Tuesday, September 14, 2010

places we visited in melbourne


for three of them in this group of nine, this was their first visit to melbourne and out of these three, one of them is an australian permanent resident. one thing that was borne out during this trip was that when you are older, enjoying the company of your travelling companions was more important than taking in all the sights. at swanston street, the men were content to just sit outside a cafe enjoying a cup of long black while the women went shopping at davy jones. melbourne in early spring still retains the chill of winter, with temperature hovering around 13 degrees celcius.



from our service apartments at william street, we walked the 800m to queen victoria market. market days are 5 days a week, except for mondays and wednesdays. on most days, the market opens at 6.00 a.m. however, on sundays, it starts a bit later, at 9.00 a.m. although i have been to 'vic mart' several times, every visit is filled with a sense of anticipation: expectation of something new or something interesting. nevertheless, i will always look out for the iconic doughtnut van, which has been around for more than 50 years. the doughnut which cost 80cts during my last visit, now costs a dollar each.



a few of my friends, not members of this group, who have been to melbourne had complained about the long and winding trip to view the 12 apostles along the great ocean road. actually, if you want to see features like arches, stacks and stumps, you do not have to travel so far away from melbourne. at the sea, off portsea, in the mornington peninsula you can see these wonders of nature.

"The scenery at London Bridge was fantastic. White-foam waves throwing at the coastlines to form coastal features like outcrop of rocks along the coast. It was chilly cold at London Bridge....." as reported by the secretary for the trip

sorrento is about one and a half hours away from melbourne city. i have always enjoyed sorrento because of its italian name and our wonderful stay at hotel sorrento on our first visit to the peninsula. sorrento is described as a largely upper class seaside resort area but it is also a quiet seaside township in the off-peak months of the year. sorrento is the place where you can take the vehicular ferry to queenscliff. we had dinner at an italian restaurant in sorrento.

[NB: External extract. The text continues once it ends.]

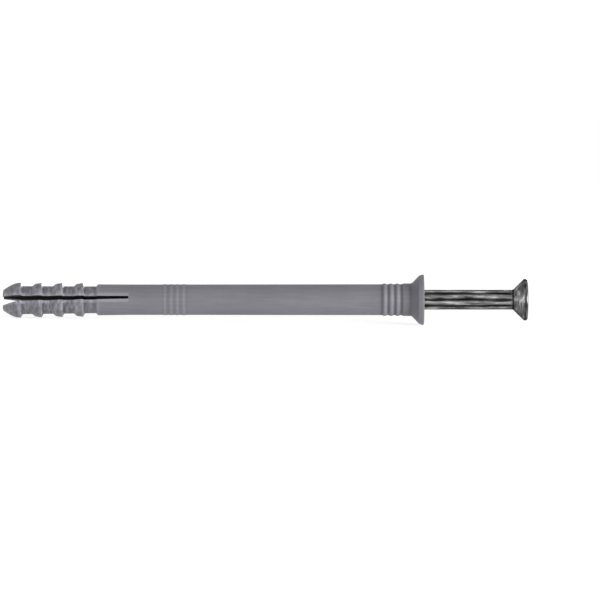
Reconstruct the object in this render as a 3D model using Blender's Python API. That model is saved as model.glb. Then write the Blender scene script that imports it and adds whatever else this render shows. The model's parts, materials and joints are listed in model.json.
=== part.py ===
"""Hammer fixing: a split nylon sleeve with a countersunk drive screw started in its bore.

Metres, +Z up. Both pieces are turned about the X axis, tip towards -X and heads towards +X. They hang
on one empty, which lays the fixing down the way it comes to rest on a table: on its collar and nose.
"""

import math

import bmesh
import bpy
from mathutils import Matrix, Vector

# Screw, measured along its axis from its point
SCREW_LENGTH = 0.0760
SHANK_RADIUS = 0.00190
POINT_LENGTH = 0.0030
POINT_FLAT_RADIUS = 0.0003
HEAD_RADIUS = 0.00395
HEAD_ANGLE = math.radians(90)
HEAD_RIM = 0.0007
HEAD_EDGE_ROUND = 0.00034
HEAD_FILLET = 0.0004
STANDS_OUT = 0.0197

# Shallow flutes along the shank
FLUTE_COUNT = 9
FLUTE_DEPTH = 0.00016
FLUTE_RUNOUT = 0.0007
FLUTE_TURN = math.radians(15)
SIDES_PER_FLUTE = 6
FLUTE_SHARPNESS = 1.5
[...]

the t'gallant winery was also on our itinerary. the group did not show much interest in the vineyard as there was nothing much to see because the grapes had all been harvested. we, however, enjoyed the lunch of wood-fired pizzas at the winery. we had a bottle of wine to go with the food and only one person in the group bought a bottle of wine. from the winery, we moved on to the sunnyridge strawberry farm which is more popular during the strawberry picking season, between november and april.

i had told my group that we would miss out on strawberry and cherry pickings. we also would miss the tulip festival which does not start till 16 september.

we also drove to murray's lookout point at arthurs seat which afforded visitors panoramic breathtaking views of the mornington peninsula and beyond. on a clear day, you could even see the city skyline from the various lookout points at arthurs seat.

at the dandies, where we had lunch at miss marples, the ladies in the group bought souvenirs and cards. one of the men bought a wooden mandarin duck.

5 comments:

nah said...

The panorama towards Portsea from London Bridge was breathtaking. The scenic coastal features of the long stretch of sand, cliffs, reef platforms, large waves, turbulent seas, beachcombers...were great for photo taking.
At Murray's Lookout Point, at Arthurs Seat, the panoramic views of Mornington Peninsula were equally mesmerising.
Though we visited a strawberry farm, the custard apple farms were out of sight. There used to be unmanned stalls outside these farms where visitors picked the required number of custard apples and pay by putting the money into a box. The price of custard apples has shot up from AUD$2.50/kg in 2001 to AUD$6.99/kg now.

Uncle Phil said...

Hi yg,
Are all the 12 apostles along the great ocean road still standing. I heard that the London Bridge has fallen down. When I visited the great ocean road in 1985, the London Bridge was still intact.

Uncle Lee said...

Hello YG, thats one country I have yet to visit. Maybe one day.
Glad read you having fun.
Love to do some fishing there.
Looks abit like Toronto.
Have fun and keep well, Lee.

yg said...

phil, the stacks are subject to erosion all the time. i am sure some will collapse in due course. according to a friend who visited recently, nine are still standing.

yg said...

lee, i went out to the countryside, to a place called benalla. i spoke to a man fishing by the lake. today, when i met him he had caught four fish. the day before, he landed twenty. his biggest catch was a 25 pounder.